16. Before finally concluding the judgment, we would like to observe that it is a case of peculiar nature which is brought to our notice that initially the stay order was passed by the Tribunal of pre deposit on certain conditions granting waiver of pre deposit after detailed discussion on 20.9.2012 and after the notice came to be served by the department on 3.1.2014 much prior thereto application was filed by the petitioner dt. 30.10.2013 before the Tribunal seeking extension of stay granted on 20.9.2012 and knowing it fully well that application is coming up before the Tribunal on 23.1.2014 such hasty steps by service of notice u/s. 87(b) of the Finance Act, 1944 on 21.1.2014 freezing the bank account of the petitioner pursuant to notice dt. 3.1.2014 and to recover the amount by debiting the petitioner''s bank account on 22.1.2014 i.e. a day prior to the date i.e. 23.1.2014 on which date the application for extension was coming up before the Tribunal cannot be appreciated and it tantamount to overreaching the process of law which cannot be approved by this Court.

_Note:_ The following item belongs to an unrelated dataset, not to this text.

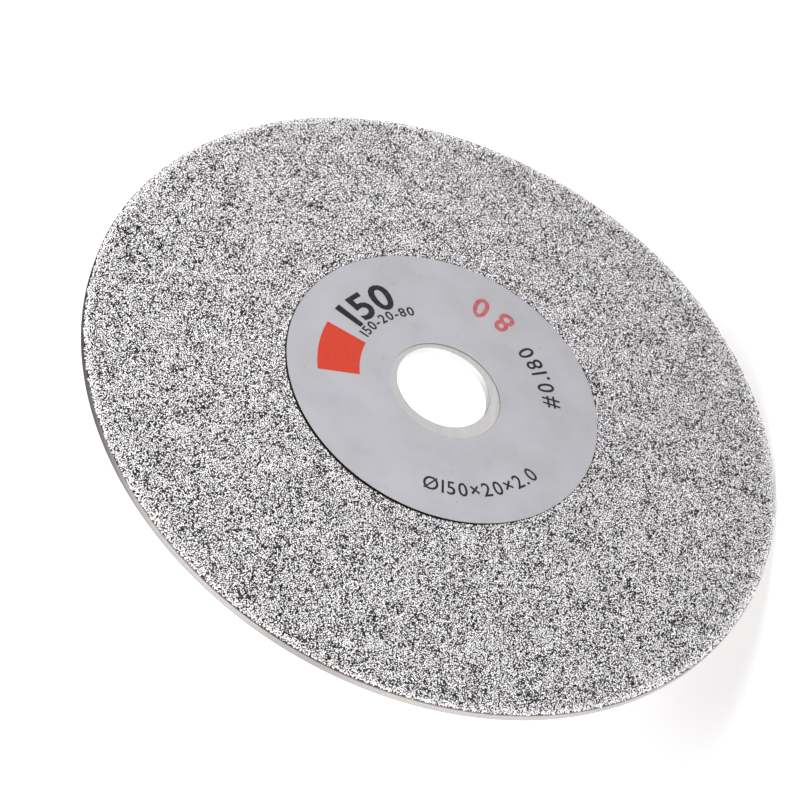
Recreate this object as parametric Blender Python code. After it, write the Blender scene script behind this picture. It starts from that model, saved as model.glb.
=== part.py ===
"""Electroplated diamond flat lap disc: 150 mm across, on a 20 mm arbor.

A thin round steel blank carries a ring of nickel plate on its working face, and the
nickel holds one layer of diamond grit. A round paper label is stuck on the bare middle.

Every piece is modelled lying flat, with local +Z the way the working face looks. The
spindle empty then turns the disc upright: the working face looks along -Y and the disc
spins about the Y axis. The origin is on the spindle axis, halfway through the blank.
"""

from math import hypot, radians

import bmesh
import bpy

MM = 0.001

# Driving dimensions
OUTER_RADIUS = 75.0 * MM
ARBOR_RADIUS = 10.0 * MM
CORE_THICKNESS = 1.8 * MM
CORE_CHAMFER = 0.15 * MM

NICKEL_THICKNESS = 0.10 * MM
NICKEL_INNER_RADIUS = 34.25 * MM
NICKEL_HOLE_CENTRE = (0.80 * MM, -0.15 * MM)  # the plating mask sat slightly off the spindle axis
GRIT_THICKNESS = 0.10 * MM
PLATE_RIM_SETBACK = 0.20 * MM  # how far the plating stops short of the blank's edge
GRIT_SETBACK = 0.10 * MM  # bare nickel left along each edge of the grit
COAT_CHAMFER = 0.05 * MM

LABEL_RADIUS = 33.95 * MM
LABEL_HOLE_RADIUS = 12.0 * MM
LABEL_THICKNESS = 0.10 * MM
LABEL_CENTRE = (0.85 * MM, -0.15 * MM)  # stuck on slightly off the spindle axis
LABEL_HOLE_CENTRE = (-0.70 * MM, -0.50 * MM)  # and punched slightly off its own centre
ADHESIVE_THICKNESS = 0.05 * MM
ADHESIVE_SETBACK = 0.40 * MM  # the glue stops short of the paper's edges
PUNCH_DEPTH = 1.0 * MM

LAYER_GAP = 0.02 * MM  # between one layer and the next
ROUND_STEPS = 144
WELD_DISTANCE = 0.001 * MM
SMOOTH_ANGLE = radians(35)

CORE_FACE = CORE_THICKNESS / 2  # height of the blank's front face
COAT_OUTER_RADIUS = OUTER_RADIUS - PLATE_RIM_SETBACK


def clear_scene():
    for obj in list(bpy.data.objects):
        bpy.data.objects.remove(obj, do_unlink=True)


def finish_material(name, colour, roughness, metallic):
    material = bpy.data.materials.new(name)
    material.use_nodes = True
    shader = material.node_tree.nodes["Principled BSDF"]
    shader.inputs["Base Color"].default_value = (*colour, 1.0)
    shader.inputs["Roughness"].default_value = roughness
    shader.inputs["Metallic"].default_value = metallic
    return material


def new_object(name, mesh, material, parent):
    mesh.materials.append(material)
    obj = bpy.data.objects.new(name, mesh)
    obj.parent = parent
    bpy.context.collection.objects.link(obj)
    return obj


def shade_round(mesh):
    """Smooth round the wall, sharp where it meets a flat."""
    mesh.shade_smooth()
    mesh.set_sharp_from_angle(angle=SMOOTH_ANGLE)


def blank_profile(inner, outer, bottom, top, chamfer):
    """The blank's section as (radius, height) points: a rectangle with all corners cut."""
    return [
        (outer - chamfer, top),
        (outer, top - chamfer),
        (outer, bottom + chamfer),
        (outer - chamfer, bottom),
        (inner + chamfer, bottom),
        (inner, bottom + chamfer),
        (inner, top - chamfer),
        (inner + chamfer, top),
    ]


def coat_profile(inner, outer, bottom, top, chamfer):
    """A thin coat's section: square at the foot and cut at both upper corners."""
    return [
        (outer - chamfer, top),
        (outer, top - chamfer),
        (outer, bottom),
        (inner, bottom),
        (inner, top - chamfer),
        (inner + chamfer, top),
    ]


def shift_hole(ring, centre, split_radius):
    """Moves every corner inside the split radius sideways, so that the ring's hole is off-centre."""
    for corner in ring.verts:
        if hypot(corner.co.x, corner.co.y) < split_radius:
            corner.co.x += centre[0]
            corner.co.y += centre[1]


def turned_ring(name, profile, material, parent, hole_centre=(0.0, 0.0)):
    """Spins a closed section once round local Z, then sets the hole off-centre."""
    ring = bmesh.new()
    corners = [ring.verts.new((radius, 0.0, height)) for radius, height in profile]
    section = [ring.edges.new((corners[i - 1], corners[i])) for i in range(len(corners))]
    bmesh.ops.spin(
        ring,
        geom=corners + section,
        cent=(0.0, 0.0, 0.0),
        axis=(0.0, 0.0, 1.0),
        angle=radians(360),
        steps=ROUND_STEPS,
        use_merge=True,
    )
    bmesh.ops.remove_doubles(ring, verts=ring.verts[:], dist=WELD_DISTANCE)
    bmesh.ops.recalc_face_normals(ring, faces=ring.faces[:])
    reach = [radius for radius, height in profile]
    shift_hole(ring, hole_centre, (min(reach) + max(reach)) / 2)
    mesh = bpy.data.meshes.new(name)
    ring.to_mesh(mesh)
    ring.free()
    shade_round(mesh)
    return new_object(name, mesh, material, parent)


def round_blank(name, radius, thickness, centre, bottom, material, parent):
    """A solid round sheet whose underside is at the given height."""
    mesh = bpy.data.meshes.new(name)
    sheet = bmesh.new()
    bmesh.ops.create_cone(
        sheet,
        cap_ends=True,
        segments=ROUND_STEPS,
        radius1=radius,
        radius2=radius,
        depth=thickness,
    )
    sheet.to_mesh(mesh)
    sheet.free()
    shade_round(mesh)
    obj = new_object(name, mesh, material, parent)
    obj.location = (centre[0], centre[1], bottom + thickness / 2)
    return obj


def punch_hole(obj, radius, centre, parent, material):
    """Punches one round hole right through a sheet."""
    bottom = obj.location.z - PUNCH_DEPTH / 2
    name = obj.name + "_punch"
    cutter = round_blank(name, radius, PUNCH_DEPTH, centre, bottom, material, parent)
    cutter.hide_render = True
    cutter.display_type = "WIRE"
    cut = obj.modifiers.new("Punched hole", "BOOLEAN")
    cut.operation = "DIFFERENCE"
    cut.solver = "EXACT"
    cut.object = cutter


def make_core_plate(spindle):
    """The steel blank: flat, with a small chamfer on each edge of the rim and the arbor hole."""
    steel = finish_material("plated_steel", (0.62, 0.62, 0.61), 0.34, 1.0)
    profile = blank_profile(ARBOR_RADIUS, OUTER_RADIUS, -CORE_FACE, CORE_FACE, CORE_CHAMFER)
    turned_ring("core_plate", profile, steel, spindle)


def make_plating(spindle):
    """The nickel ring on the working face, and the layer of grit that stands out of it."""
    nickel = finish_material("nickel", (0.66, 0.63, 0.59), 0.30, 1.0)
    grit = finish_material("diamond_grit", (0.48, 0.47, 0.46), 0.25, 0.6)
    bottom = CORE_FACE + LAYER_GAP
    top = bottom + NICKEL_THICKNESS
    profile = coat_profile(NICKEL_INNER_RADIUS, COAT_OUTER_RADIUS, bottom, top, COAT_CHAMFER)
    turned_ring("nickel_bond", profile, nickel, spindle, NICKEL_HOLE_CENTRE)

    inner = NICKEL_INNER_RADIUS + GRIT_SETBACK
    outer = COAT_OUTER_RADIUS - GRIT_SETBACK
    bottom = top + LAYER_GAP
    profile = coat_profile(inner, outer, bottom, bottom + GRIT_THICKNESS, COAT_CHAMFER)
    turned_ring("diamond_grit", profile, grit, spindle, NICKEL_HOLE_CENTRE)


def make_label(spindle):
    """The printed paper and the film of glue under it, both with an off-centre hole."""
    glue = finish_material("glue_film", (0.30, 0.26, 0.20), 0.50, 0.0)
    paper = finish_material("label_paper", (0.52, 0.51, 0.54), 0.45, 0.0)
    bottom = CORE_FACE + LAYER_GAP
    film = round_blank(
        "label_adhesive",
        LABEL_RADIUS - ADHESIVE_SETBACK,
        ADHESIVE_THICKNESS,
        LABEL_CENTRE,
        bottom,
        glue,
        spindle,
    )
    film_hole = LABEL_HOLE_RADIUS + ADHESIVE_SETBACK
    punch_hole(film, film_hole, LABEL_HOLE_CENTRE, spindle, glue)

    bottom += ADHESIVE_THICKNESS + LAYER_GAP
    sheet = round_blank(
        "label_sheet", LABEL_RADIUS, LABEL_THICKNESS, LABEL_CENTRE, bottom, paper, spindle
    )
    punch_hole(sheet, LABEL_HOLE_RADIUS, LABEL_HOLE_CENTRE, spindle, paper)


def main():
    clear_scene()
    spindle = bpy.data.objects.new("spindle_axis", None)
    spindle.rotation_euler = (radians(90), 0.0, 0.0)
    bpy.context.collection.objects.link(spindle)
    make_core_plate(spindle)
    make_plating(spindle)
    make_label(spindle)


main()
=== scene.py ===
"""Looks for the electroplated diamond flat lap disc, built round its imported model.

The disc stands upright: its working face looks along -Y and it spins about Y. Pieces are
modelled in the disc's own plane, as (u, v, w), where u is world X, v is world Z and w is
the height towards the viewer, measured from the origin along -Y.
"""

import math

import bmesh
import bpy
import numpy as np
from mathutils import Matrix, Vector, noise


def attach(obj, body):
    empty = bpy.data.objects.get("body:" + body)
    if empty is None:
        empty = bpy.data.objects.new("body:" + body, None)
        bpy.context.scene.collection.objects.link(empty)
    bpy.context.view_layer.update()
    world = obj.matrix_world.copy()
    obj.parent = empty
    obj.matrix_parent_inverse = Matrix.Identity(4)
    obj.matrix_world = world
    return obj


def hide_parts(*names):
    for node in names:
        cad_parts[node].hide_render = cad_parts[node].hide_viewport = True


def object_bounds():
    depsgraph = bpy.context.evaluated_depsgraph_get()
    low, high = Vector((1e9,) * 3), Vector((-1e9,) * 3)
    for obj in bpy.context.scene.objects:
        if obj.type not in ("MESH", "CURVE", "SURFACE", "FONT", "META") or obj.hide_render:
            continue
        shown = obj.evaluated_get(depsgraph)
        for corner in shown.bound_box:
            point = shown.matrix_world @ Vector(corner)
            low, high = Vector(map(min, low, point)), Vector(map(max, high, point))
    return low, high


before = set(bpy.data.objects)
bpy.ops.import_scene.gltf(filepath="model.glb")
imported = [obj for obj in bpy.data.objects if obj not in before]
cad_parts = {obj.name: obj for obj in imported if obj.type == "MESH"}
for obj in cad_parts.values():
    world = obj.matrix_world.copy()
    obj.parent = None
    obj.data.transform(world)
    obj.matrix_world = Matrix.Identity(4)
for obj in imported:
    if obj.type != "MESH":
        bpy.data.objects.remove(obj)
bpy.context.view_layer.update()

MM = 0.001
BODY = "root"
FULL_TURN = 2 * math.pi
HOLE_SHARE = 0.6  # every ring's hole lies inside this share of its outer radius
SMOOTH_ANGLE = math.radians(40)

# Steel blank
CORE_STEPS = 360
EDGE_RADIUS = 0.14 * MM
EDGE_ARC_STEPS = 5
SHADING_STRIP = 0.06 * MM  # narrow flat strip that keeps a rounded edge's shading off the face
FACE_RINGS = 26
PLATE_WAVE = 0.012 * MM  # how far the blank's back is from dead flat
WAVE_LENGTHS = (45 * MM, 14 * MM)
WAVE_FADE = (12 * MM, 4 * MM)  # the waves die out this near the bore, and this near the rim

# Steel's finish
STREAK_FADE = (12.5 * MM, 20.0 * MM)  # the grain is faint inside the first, full past the second
SIDE_WALL = (0.06 * MM, 0.01 * MM)  # in from the rim: where the wall's painted tone starts and is full
BORE_WALL = (0.02 * MM, 0.08 * MM)  # out from the bore: where the wall's tone is full and ends
RIM_SHADE_WIDTH = 0.34 * MM  # of the brown painted shade along the rim's front edge
RIM_SHADE_SKIN = (0.10 * MM, 0.22 * MM)  # depths under the front face between which it ends
RIM_SHADE_OVERRUN = 0.10 * MM  # past the rim
RIM_SHADE_SOFTNESS = 0.03 * MM
# Painted shade: a near-black ring on the blank's face beside the label, seen in the gap by its loose
# edge
GAP_SHADE_START = 30.0 * MM  # a radius well under the label
GAP_SHADE_MARGIN = 0.1 * MM  # past the nickel's inner edge
GAP_SHADE_SKIN = (0.10 * MM, 0.16 * MM)  # depths under the front face between which it ends
GAP_SHADE_SOFTNESS = 0.3 * MM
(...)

17. We, however, make it clear that we are not examining the matter on merits and what is being observed by us is only confined to the disposal of the present writ petition and the Tribunal may not be influenced/inhibited by the observations made or considered in any collateral proceeding pending in any court of law or before adjudicating authority and the Tribunal may decide the pending dispute independently and it is also expected that pending appeal of the petitioner may be decided expeditiously in accordance with law. Consequently, the writ petition succeeds and stands allowed. The notice issued u/s. 87(b) of the Finance Act, 1944 dt. 21.1.2014 and further action debiting the petitioner''s Bank account dt. 22.1.2014 are hereby quashed and set aside and the respondents are directed to refund the amount which was debited on 22.1.2014 from the petitioner''s bank account within two weeks. No costs.